---------- Dataset content
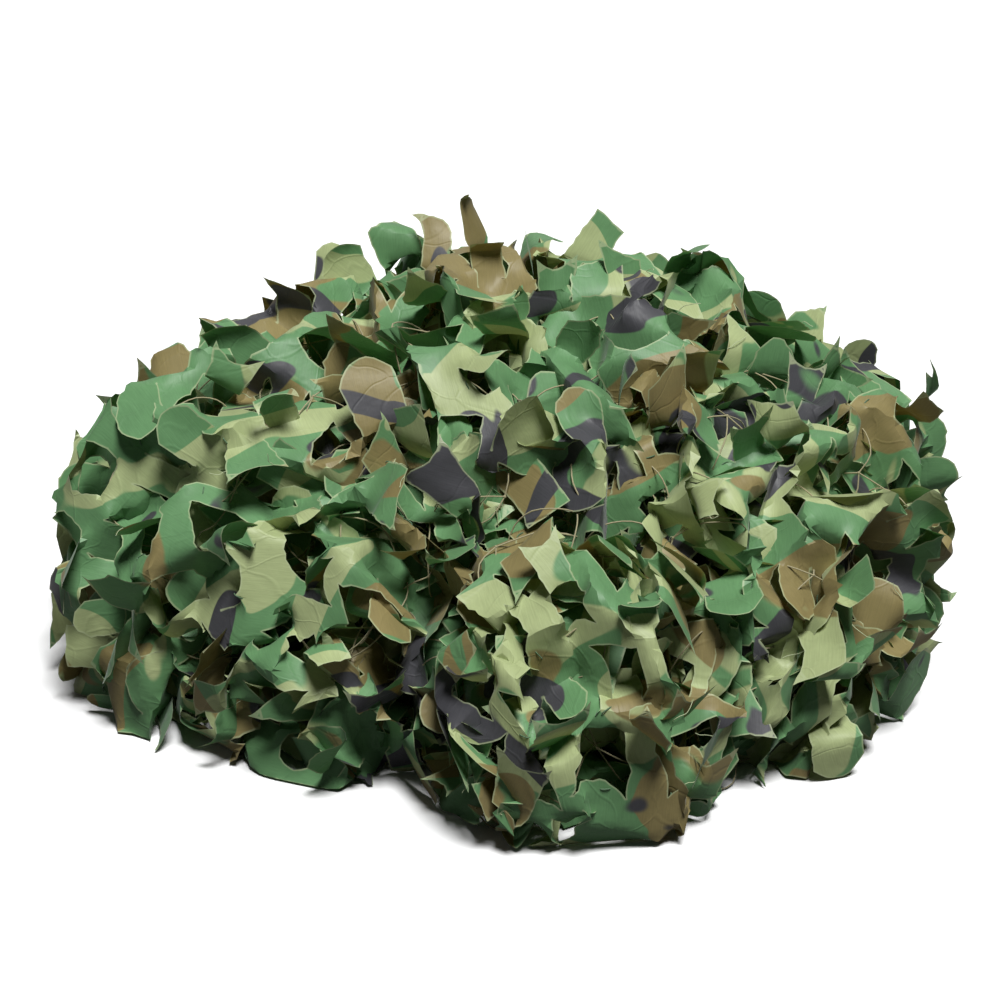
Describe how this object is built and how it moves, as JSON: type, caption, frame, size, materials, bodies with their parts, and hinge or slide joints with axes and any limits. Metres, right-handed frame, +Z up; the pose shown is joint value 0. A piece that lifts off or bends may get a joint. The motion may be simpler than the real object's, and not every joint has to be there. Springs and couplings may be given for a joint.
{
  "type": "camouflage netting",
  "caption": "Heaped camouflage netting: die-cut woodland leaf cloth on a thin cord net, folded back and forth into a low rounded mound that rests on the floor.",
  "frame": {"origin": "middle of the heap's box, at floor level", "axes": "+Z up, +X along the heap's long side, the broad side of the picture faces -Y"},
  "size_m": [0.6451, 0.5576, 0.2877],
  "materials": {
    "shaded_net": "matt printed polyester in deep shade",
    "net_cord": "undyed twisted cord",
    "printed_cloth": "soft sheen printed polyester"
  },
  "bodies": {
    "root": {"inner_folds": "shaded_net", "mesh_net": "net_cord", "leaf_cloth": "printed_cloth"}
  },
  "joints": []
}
--------------------
---------- Dataset content
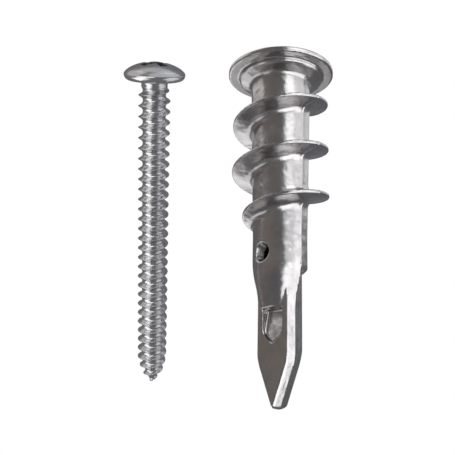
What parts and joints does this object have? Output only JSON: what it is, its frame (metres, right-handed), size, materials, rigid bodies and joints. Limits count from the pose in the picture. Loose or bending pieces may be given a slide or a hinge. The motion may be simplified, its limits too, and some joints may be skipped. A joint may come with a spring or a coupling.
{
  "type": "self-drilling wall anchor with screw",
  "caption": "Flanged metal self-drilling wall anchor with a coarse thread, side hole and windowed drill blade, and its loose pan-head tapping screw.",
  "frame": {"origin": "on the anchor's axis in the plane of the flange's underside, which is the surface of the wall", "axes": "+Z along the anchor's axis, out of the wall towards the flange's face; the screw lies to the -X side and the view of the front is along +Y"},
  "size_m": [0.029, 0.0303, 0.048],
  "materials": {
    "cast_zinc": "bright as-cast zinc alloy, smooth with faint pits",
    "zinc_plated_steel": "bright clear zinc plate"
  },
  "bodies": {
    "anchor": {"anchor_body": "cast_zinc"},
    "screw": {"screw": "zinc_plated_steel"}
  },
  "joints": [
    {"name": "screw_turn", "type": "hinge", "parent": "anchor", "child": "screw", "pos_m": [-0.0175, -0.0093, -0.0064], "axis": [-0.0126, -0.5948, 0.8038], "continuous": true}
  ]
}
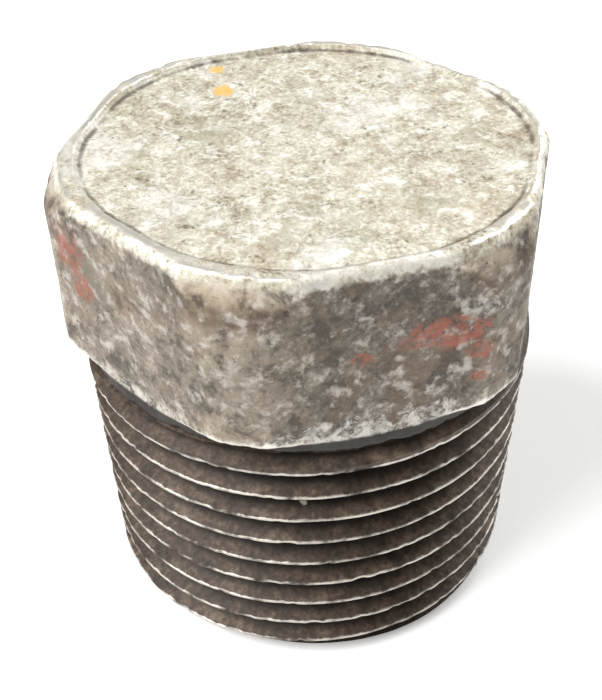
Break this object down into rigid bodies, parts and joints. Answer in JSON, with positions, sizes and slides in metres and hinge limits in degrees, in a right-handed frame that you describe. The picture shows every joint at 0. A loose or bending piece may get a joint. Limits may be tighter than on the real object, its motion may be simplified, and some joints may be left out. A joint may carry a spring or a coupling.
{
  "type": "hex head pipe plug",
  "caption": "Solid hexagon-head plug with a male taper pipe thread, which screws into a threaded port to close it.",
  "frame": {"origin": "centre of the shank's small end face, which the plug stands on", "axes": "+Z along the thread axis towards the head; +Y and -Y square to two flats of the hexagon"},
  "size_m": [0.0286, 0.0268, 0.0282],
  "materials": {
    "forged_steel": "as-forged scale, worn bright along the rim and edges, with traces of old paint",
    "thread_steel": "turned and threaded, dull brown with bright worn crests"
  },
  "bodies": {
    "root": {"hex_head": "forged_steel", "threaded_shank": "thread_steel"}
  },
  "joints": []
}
--------------------
---------- Dataset content
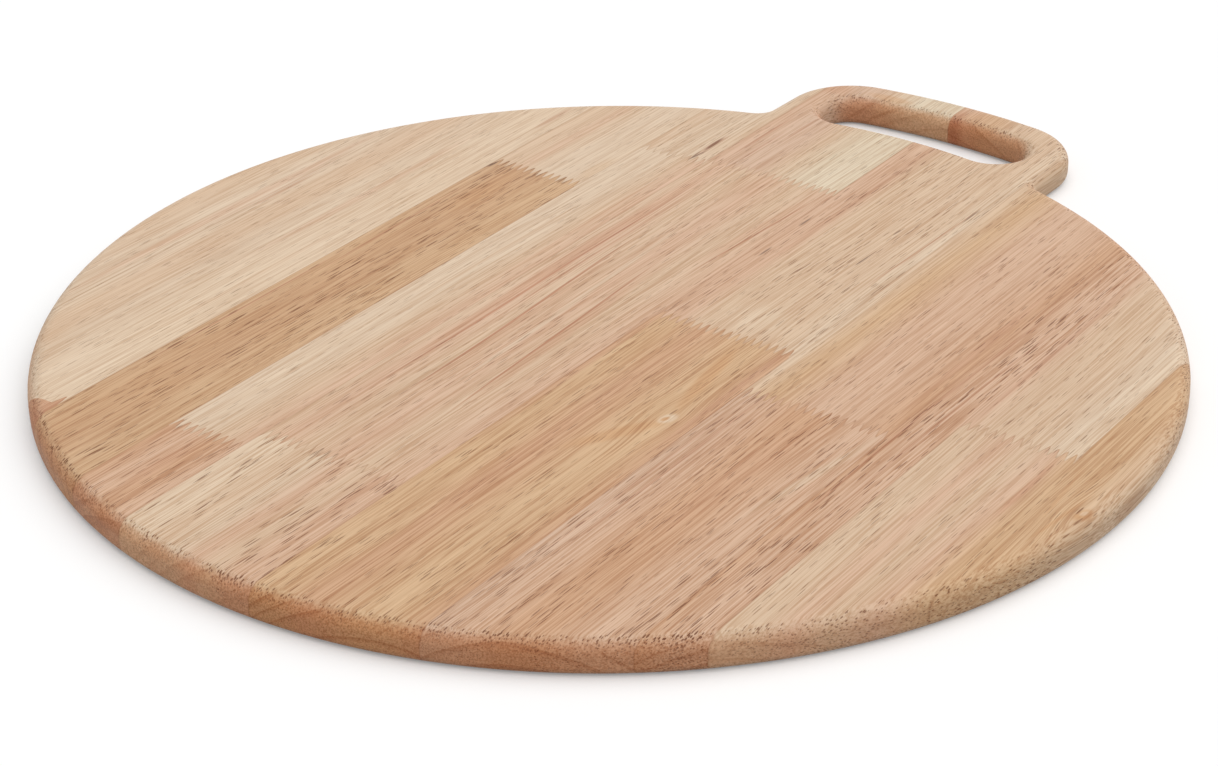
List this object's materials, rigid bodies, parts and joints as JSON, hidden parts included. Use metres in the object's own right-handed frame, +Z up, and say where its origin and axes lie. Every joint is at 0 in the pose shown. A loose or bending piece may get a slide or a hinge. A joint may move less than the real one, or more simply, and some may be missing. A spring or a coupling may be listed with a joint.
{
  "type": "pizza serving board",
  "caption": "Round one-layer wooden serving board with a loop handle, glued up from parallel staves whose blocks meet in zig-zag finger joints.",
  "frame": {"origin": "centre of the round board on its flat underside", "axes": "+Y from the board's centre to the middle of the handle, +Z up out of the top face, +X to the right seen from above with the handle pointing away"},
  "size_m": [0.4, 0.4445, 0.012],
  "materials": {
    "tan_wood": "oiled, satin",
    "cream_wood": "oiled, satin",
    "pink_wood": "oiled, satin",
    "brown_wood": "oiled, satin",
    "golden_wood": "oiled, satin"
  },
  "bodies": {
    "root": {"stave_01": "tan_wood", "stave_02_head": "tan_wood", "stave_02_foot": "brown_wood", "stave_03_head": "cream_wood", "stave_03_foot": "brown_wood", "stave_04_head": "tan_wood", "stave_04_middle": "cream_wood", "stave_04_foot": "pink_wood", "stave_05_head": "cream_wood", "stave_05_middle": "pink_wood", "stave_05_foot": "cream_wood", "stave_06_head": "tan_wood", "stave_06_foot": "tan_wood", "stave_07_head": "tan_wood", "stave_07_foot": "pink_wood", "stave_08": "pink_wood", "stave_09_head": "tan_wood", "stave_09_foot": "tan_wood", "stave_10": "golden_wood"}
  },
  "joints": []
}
--------------------
▸ **Goal**:
Search the data above for the string "shown" and return every line that has it.

▸ **Full output**:
Describe how this object is built and how it moves, as JSON: type, caption, frame, size, materials, bodies with their parts, and hinge or slide joints with axes and any limits. Metres, right-handed frame, +Z up; the pose shown is joint value 0. A piece that lifts off or bends may get a joint. The motion may be simpler than the real object's, and not every joint has to be there. Springs and couplings may be given for a joint.
List this object's materials, rigid bodies, parts and joints as JSON, hidden parts included. Use metres in the object's own right-handed frame, +Z up, and say where its origin and axes lie. Every joint is at 0 in the pose shown. A loose or bending piece may get a slide or a hinge. A joint may move less than the real one, or more simply, and some may be missing. A spring or a coupling may be listed with a joint.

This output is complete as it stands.